10. The character of Wells shyness. intellectual. resourcefulness, beaten at chess by the Ripper? His skill in detection, visiting the banks. the cathedral. his trying to cope with the police and the mistake of calling himself Sherlock Holmes? A man of integrity?

11. Amy as the liberated young woman of the 20th. century, of the 170s? Her work in the bank, her love for her work, her career? Her girlfriend and their discussions? Her invitation to Wells, the outing and enjoying it? The talk on the revolving restaurant? Her revealing her own story and getting Wells to reveal his own? especially about his marriage? Their outings. the return home, the meal. the lovemaking and the bond between the two? Her not believing his story,. despite her experience of the Ripper at the bank? Her fears?

12. Amy's decision to let Wells try to prove the truth, the visit to the Museum, the moving ahead to the Saturday,, the disbelief, the newspaper and her joy, the sudden news of her own death?

13. The police and their obtuseness, the reaction to the early morning call and death, arresting Wells,, the long interrogation, the final apologies after the death of Amy's friend?

14. Trying to thwart the Ripper ? Amy asleep, her door open, audiences thinking that she had been killed? The shock to find that it was her friend? Wells' not returning? The final confrontation with the Ripper?

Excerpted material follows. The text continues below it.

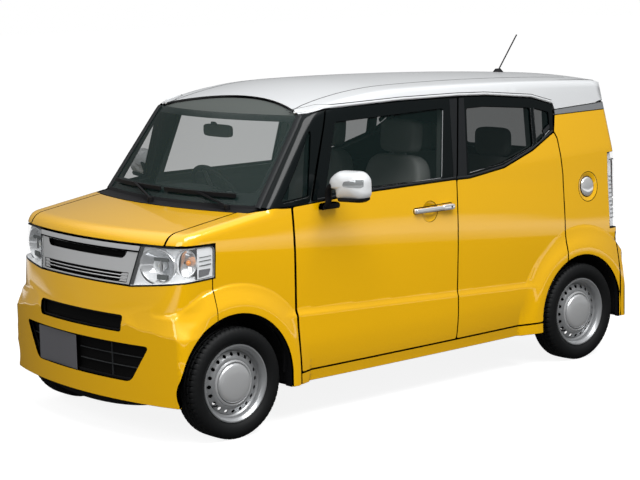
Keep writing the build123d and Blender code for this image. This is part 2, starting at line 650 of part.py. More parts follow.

15. The declaration of love in the museum, the Ripper's death. Wells' leaving and Amy's inability to go ? her final decision? The connotations of the information given that Wells married a woman called Amy?

16. Audience delight in such imaginative exercises, the stimulation of the imagination and understanding by this kind of 'what if .... ?' especially with non-celebrities? Seeing ourselves through their eyes, irony, disappointment,, comparisons?